La posture de l’auteur, chroniqueur judiciaire expérimenté suppose une véracité dans la narration de ce fait divers. Cependant, on ose imaginer pour notre tranquillité d’esprit et notre foi en la justice, que le récit et l’issue de ces procès contiennent une part de fiction.

LE DICTAT DE L’APPARENCE

L’ambiance d’une scène d’un drame, prétexte à enquête est parfaitement retranscrit. On y est. Tout paraît bouclé avec les tenants et les aboutissants : un mari, amateur de tir, et dans une mauvaise passe financière, aurait manigancé le meurtre de sa femme, justement prête à demander le divorce. Chaque bribe de la vie du couple le pointe comme le meurtrier. Le début du récit confirme l’analyse de la police parce que François, que tous décrivent comme antipathique et taiseux, peut être capable du pire. Il concentre à lui seul toute l’inimitié possible, excepté celle sa mère qui demeure « son soutien indéfectible ».
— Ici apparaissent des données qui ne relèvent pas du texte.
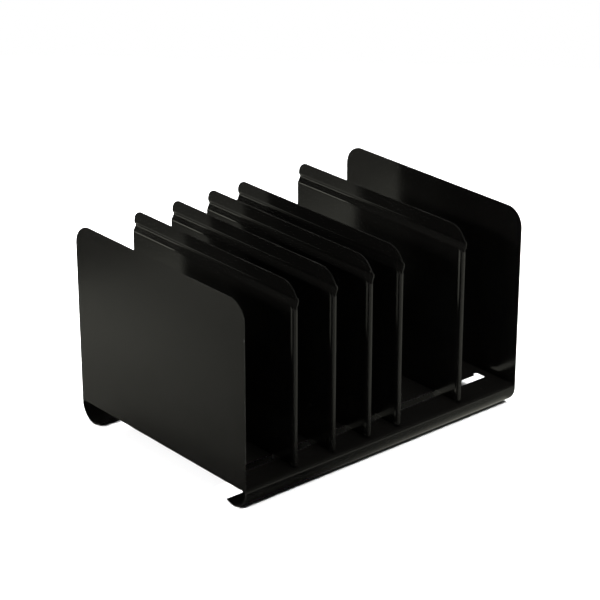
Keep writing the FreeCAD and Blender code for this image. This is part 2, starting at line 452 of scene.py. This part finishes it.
def make_sheet_rub():
    """Where use burnishes the end panels and dividers, in soft patches in the lower two thirds."""
    tree, n, place, value = new_effect("sheet_rub")
    low_down = n.ramp(n.parts(place)["Z"], sheet_rub_end, sheet_rub_full)
    n.join(n.math("MULTIPLY", low_down, n.patches(place, sheet_rub_patches)), value)
    return tree


def make_slot_and_foot_rub():
    """Where the base is rubbed: along the edges of both slots and under the feet."""
    tree, n, place, value = new_effect("slot_and_foot_rub")
    spot = n.parts(place)
    across = n.math("SUBTRACT", n.math("ABSOLUTE", spot["Y"]), -slot_front - slot_width / 2)
    beside_slot = n.ramp(n.math("ABSOLUTE", across), slot_width / 2 + slot_rub_reach, slot_width / 2)
    along_slot = n.math("LESS_THAN", n.math("ABSOLUTE", spot["X"]), -rack_left - slot_from_end)
    under_foot = n.ramp(spot["Z"], foot_rub_end, foot_rub_full)
    rubbed = n.math("MAXIMUM", n.math("MULTIPLY", beside_slot, along_slot), under_foot)
    n.join(n.math("MULTIPLY", rubbed, n.patches(place, slot_rub_patches)), value)
    return tree


def make_toe_rub():
    """Where the clips' toes and necks run along the slot and wear the enamel thin."""
    tree, n, place, value = new_effect("toe_rub")
    at_toes = n.ramp(n.parts(place)["Z"], floor_top, floor_bottom - toe_rub_depth)
    n.join(n.math("MULTIPLY", at_toes, n.patches(place, toe_rub_patches)), value)
    return tree


orange_peel = make_orange_peel()
fine_scratches = make_fine_scratches()
settled_dust = make_settled_dust()
sheet_rub = make_sheet_rub()
slot_and_foot_rub = make_slot_and_foot_rub()
toe_rub = make_toe_rub()


def new_finish(name):
    """A material with its shader, and the place on the piece that its patterns follow."""
    material, n = new_material(name)
    shader = n.add("ShaderNodeBsdfPrincipled")
    n.join(shader.outputs["BSDF"], n.add("ShaderNodeOutputMaterial").inputs["Surface"])
    return material, n, shader, n.add("ShaderNodeTexCoord").outputs["Object"]


def raise_surface(n, shader, height, bump):
    """Gives a finish its fine relief."""
    node = n.add("ShaderNodeBump")
    node.inputs["Strength"].default_value, node.inputs["Distance"].default_value = bump
    n.join(height, node.inputs["Height"])
    n.join(node.outputs["Normal"], shader.inputs["Normal"])


def black_enamel(name, rub_effect, rub_colour):
    """Satin black baked enamel with its waviness, scratches, dust and the rub of its own piece."""
    material, n, shader, place = new_finish(name)
    shader.inputs["IOR"].default_value = enamel_ior
    scratched = n.effect(fine_scratches, place)
    dusty = n.effect(settled_dust, place)
    rubbed = n.effect(rub_effect, place)
    bare = n.tint(rubbed, enamel_colour, rub_colour)
    n.join(n.tint(n.math("MULTIPLY", dusty, dust_cover), bare, dust_colour), shader.inputs["Base Color"])
    roughness = n.patches(place, gloss_patches, *enamel_roughness)
    for mark, added in ((scratched, scratch_roughness), (dusty, dust_roughness), (rubbed, rub_roughness)):
        roughness = n.math("ADD", roughness, n.math("MULTIPLY", mark, added))
    n.join(roughness, shader.inputs["Roughness"])
    scratches = n.math("MULTIPLY", scratched, scratch_depth)
    raise_surface(n, shader, n.math("SUBTRACT", n.effect(orange_peel, place), scratches), enamel_bump)
    return material


def worn_edge_enamel(name):
    """The enamel on the sheets' edges: thinner, and chipped to the grey primer in a few short places."""
    material, n, shader, place = new_finish(name)
    shader.inputs["IOR"].default_value = enamel_ior
    thin = n.patches(place, thin_patches)
    chipped = n.patches(place, chips)
    thinned = n.tint(thin, enamel_colour, thin_enamel_colour)
    n.join(n.tint(chipped, thinned, primer_colour), shader.inputs["Base Color"])
    roughness = n.ramp(thin, 0.0, 1.0, *edge_roughness)
    roughness = n.math("ADD", roughness, n.math("MULTIPLY", chipped, chip_roughness))
    n.join(roughness, shader.inputs["Roughness"])
    raise_surface(n, shader, n.math("SUBTRACT", n.effect(orange_peel, place), chipped), edge_bump)
    return material


def matt_rubber(name):
    """Moulded black rubber, greyer and rougher where it stands on the table."""
    material, n, shader, place = new_finish(name)
    at_table = n.ramp(n.parts(place)["Z"], scuff_end, scuff_full)
    scuffed = n.math("MULTIPLY", at_table, n.noise(place, *scuff_grain))
    n.join(n.tint(scuffed, rubber_colour, scuffed_rubber_colour), shader.inputs["Base Color"])
    n.join(n.ramp(scuffed, 0.0, 1.0, *rubber_roughness), shader.inputs["Roughness"])
    raise_surface(n, shader, n.noise(place, *rubber_grain), rubber_bump)
    return material


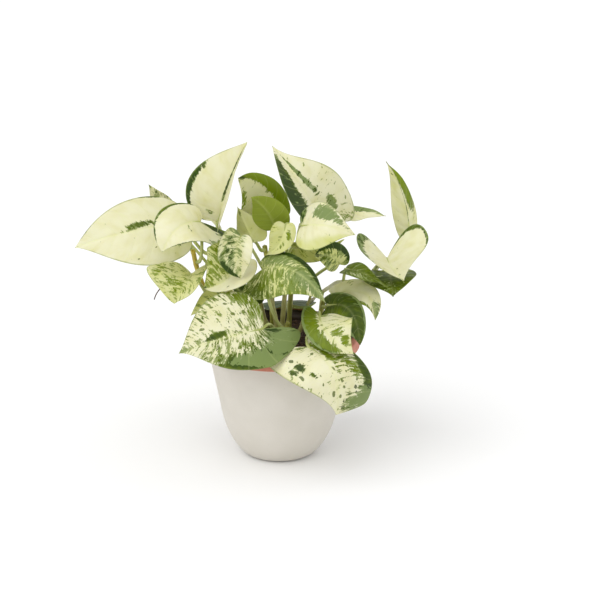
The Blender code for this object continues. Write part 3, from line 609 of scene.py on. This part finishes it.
addLeaf("leaf_right_round", {
    "base": (51, -16, 173), "mid": (43, -24, 183), "tip": (30, -22, 182), "face": (.1, -.9, .4),
    "wide": (12, 13), "lobes": (.1, .2), "point": (.25, .25), "grows": ("vine_middle_back", .45),
    "via": (42, 8, 170), "green": .4, "lime": .7, "bright": .4, "depth": .5, "patches": [
        (.55, .85, .35, .3, .6, 0, 1), (.9, 0, .1, .6, .3, 0, .9), (.4, -.6, .3, .4, .1, .2, .4)]})
addLeaf("leaf_right_edge", {
    "base": (56, -8, 167), "mid": (70, -16, 166), "tip": (92, -16, 153), "face": (0, -.4, .9),
    "wide": (10, 10), "grows": ("vine_right", .5), "via": (56, 12, 160), "green": .65, "bright": .5,
    "lime": .4, "rib": .3, "depth": .6})
addLeaf("leaf_right_pale", {
    "base": (46, 0, 142), "mid": (73, -12, 146), "tip": (81, -20, 125), "face": (.2, -.6, .75),
    "wide": (12, 14), "fold": (5, -5), "curl": (0, -30), "point": (.3, .6),
    "grows": ("vine_front_right", .97), "via": (42, -3, 143), "green": .14, "lime": .25, "patches": [
        (.85, -.3, .16, .8, .45, 0, .2), (.5, .9, .3, .2, .6, .8), (.25, .8, .2, .3, .4)]})
addLeaf("leaf_right_heart", {
    "base": (92, 14, 170), "mid": (97, -6, 164), "tip": (104, -30, 164), "face": (0, -.45, .9),
    "wide": (40, 30), "lobes": (.6, .6), "fold": (28, 32), "curl": (0, 5), "point": (.85, .85),
    "grows": ("vine_right", .92), "via": (88, 24, 164), "speck": .4, "bright": .5, "patches": [
        (.12, -.97, .14, .14, 1, .3), (.36, -1, .12, .08, .8, 0), (.3, .95, .26, .22, .55, .2, .4),
        (.8, -.1, .1, .3, .25, .6)]})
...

La police et la justice penche pour une machination terriblement établie par le suspect rapidement qualifié de coupable dans les esprits. Or, ce stratagème semble trop bien réglé pour qu’aucun grain de sable ne puisse l’enrayer. En effet, difficile de croire à la réussite d’une orchestration aussi complexe, sans aucun encombre. Mais la justice s’obstine jusqu’à l’acharnement, malgré certaines incohérences : elle tient son coupable.

UN PROCES EQUITABLE ?

Les amateurs d’affaires judiciaires et de polars judiciaires seront ravis des détails de celle-ci, relatés dans un ordre chronologique, pour une meilleure perception du dossier. De plus, l’objectivité de l’auteur sera de mise jusqu’à la fin. Et enfin, un suspens latent : il faudra lire les trois dernières pages pour comprendre l’attitude de François.
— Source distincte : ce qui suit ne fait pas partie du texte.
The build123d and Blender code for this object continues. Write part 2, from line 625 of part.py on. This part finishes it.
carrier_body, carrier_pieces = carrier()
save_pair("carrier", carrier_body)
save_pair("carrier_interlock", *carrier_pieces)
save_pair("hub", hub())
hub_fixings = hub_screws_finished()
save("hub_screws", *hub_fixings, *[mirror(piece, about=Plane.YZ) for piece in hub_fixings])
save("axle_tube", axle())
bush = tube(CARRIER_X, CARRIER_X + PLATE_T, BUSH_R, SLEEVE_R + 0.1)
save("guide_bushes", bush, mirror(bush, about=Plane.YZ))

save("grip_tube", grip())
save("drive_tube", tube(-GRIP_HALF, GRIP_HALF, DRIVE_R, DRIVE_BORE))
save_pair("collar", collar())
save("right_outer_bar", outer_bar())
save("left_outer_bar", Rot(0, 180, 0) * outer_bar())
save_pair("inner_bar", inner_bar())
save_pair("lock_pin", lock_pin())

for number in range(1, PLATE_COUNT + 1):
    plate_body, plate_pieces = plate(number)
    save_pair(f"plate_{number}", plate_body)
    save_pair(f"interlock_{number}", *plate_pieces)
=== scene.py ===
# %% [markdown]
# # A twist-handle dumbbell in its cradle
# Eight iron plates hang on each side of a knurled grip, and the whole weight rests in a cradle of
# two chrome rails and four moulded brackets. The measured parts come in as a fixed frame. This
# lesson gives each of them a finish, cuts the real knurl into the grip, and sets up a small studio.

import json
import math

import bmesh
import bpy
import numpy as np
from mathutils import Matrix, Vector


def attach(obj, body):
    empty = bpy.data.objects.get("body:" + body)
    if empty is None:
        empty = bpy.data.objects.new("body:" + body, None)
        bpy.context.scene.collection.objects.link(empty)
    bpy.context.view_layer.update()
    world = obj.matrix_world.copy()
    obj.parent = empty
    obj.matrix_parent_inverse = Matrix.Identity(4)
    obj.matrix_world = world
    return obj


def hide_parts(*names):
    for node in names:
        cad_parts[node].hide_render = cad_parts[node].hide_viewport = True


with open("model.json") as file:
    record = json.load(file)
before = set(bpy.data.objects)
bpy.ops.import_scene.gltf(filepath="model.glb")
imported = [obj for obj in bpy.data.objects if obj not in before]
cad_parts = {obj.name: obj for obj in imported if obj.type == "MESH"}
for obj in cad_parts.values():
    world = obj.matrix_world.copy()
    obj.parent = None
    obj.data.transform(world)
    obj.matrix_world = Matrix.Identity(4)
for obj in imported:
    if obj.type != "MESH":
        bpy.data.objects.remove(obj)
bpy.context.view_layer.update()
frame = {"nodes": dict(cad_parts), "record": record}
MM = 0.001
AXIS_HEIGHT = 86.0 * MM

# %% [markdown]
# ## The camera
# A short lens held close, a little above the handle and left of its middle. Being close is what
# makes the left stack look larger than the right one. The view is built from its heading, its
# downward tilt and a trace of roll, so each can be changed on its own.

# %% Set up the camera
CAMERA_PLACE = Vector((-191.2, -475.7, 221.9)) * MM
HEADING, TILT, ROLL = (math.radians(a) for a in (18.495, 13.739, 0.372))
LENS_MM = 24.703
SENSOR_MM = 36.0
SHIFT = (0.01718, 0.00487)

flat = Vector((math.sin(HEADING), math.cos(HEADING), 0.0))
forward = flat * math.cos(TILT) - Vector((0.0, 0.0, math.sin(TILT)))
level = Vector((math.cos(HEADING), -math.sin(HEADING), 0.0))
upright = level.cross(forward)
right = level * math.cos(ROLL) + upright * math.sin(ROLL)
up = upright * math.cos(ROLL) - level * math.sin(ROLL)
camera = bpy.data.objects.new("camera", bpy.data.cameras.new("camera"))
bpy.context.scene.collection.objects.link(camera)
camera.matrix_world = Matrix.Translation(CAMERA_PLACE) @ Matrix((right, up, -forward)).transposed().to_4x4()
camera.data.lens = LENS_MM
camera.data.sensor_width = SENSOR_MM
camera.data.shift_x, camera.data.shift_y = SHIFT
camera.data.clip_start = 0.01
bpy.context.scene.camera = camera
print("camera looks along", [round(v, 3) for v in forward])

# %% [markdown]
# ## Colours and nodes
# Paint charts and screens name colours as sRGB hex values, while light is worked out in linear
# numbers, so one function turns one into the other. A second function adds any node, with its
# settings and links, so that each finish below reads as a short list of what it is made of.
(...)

Le premier procès  condamne l’unique suspect. Aucune surprise dans cette presque mascarade de procès, on devine le verdict. Le lecteur, spectateur du procès, ressent quand même une iniquité dans la justice car tout semble préjugé : tout accable le condamné. Impassible, lui, se laisse malmener au fil de l’enquête et des auditions. François est si peu réactif que le lecteur finit lui aussi par le soupçonner. D’ailleurs, son profil détestable appuie nos convictions. Comme quoi, voici la morale de l’histoire : l’apparence de l’image que l’on renvoie de nous est capitale dans certaines circonstances.

L’APPEL AU DOUTE

A partir de la deuxième partie du roman, les doutes s’installent et demeurent.

Le personnage principal focalise tant les inimitiés qu’il nous attire notre pitié. Lui, François, impassible paraît presque détaché des perfidies déversées à son encontre. Elles sont si amères et nombreuses qu’elles s’assimilent à des médisances. Cette attitude froide dénuée d’émotion apparente et son comportement passif desservent également le travail de ses avocats prompts à le défendre.

Lors du procès en appel, ses défendeurs essaient de mettre en lumière les zones d’ombre de l’enquête. Renaît alors l’espoir d’une vérité crédible avec peut-être enfin une redistribution du jeu pour une plus grande complaisance à l’égard du supposé coupable. On espère alors voir l’occasion de décortiquer la réalité du crime.

Ainsi fourmillent de plus en plus de questions mise en exergue par des avocats tenaces. Les argumentaires de ces deux teigneux soulèvent beaucoup de points gênants pour la Cour : Commet se tirer une balle dans son propre dos ? Aurait-il bénéficié de complices ? À qui a profité le crime ? Pourquoi n’avoir pas tué François s’il est étranger à la mise en scène ? Et encore beaucoup d’autres questions en suspens restent tues…

J’ai apprécié :

Le procédé narratif chronologique et l’objectivité continue teintée d’évidences. La réalité judiciaire montre la longueur administrative entre deux procès.

Le personnage d’Eilen, la mère de François est remarquable de dignité.  Sa constance malgré l’adversité qu’elle traverse, ne perturbe pas sa bienveillance (avec personne).

Paradoxalement, c’est l’idée du sentiment de « générosité » dans toute sa noblesse que m’inspire le livre quand je le referme. – sans vouloir déflorer l’intrigue-

J’ai moins aimé : quelques coquilles.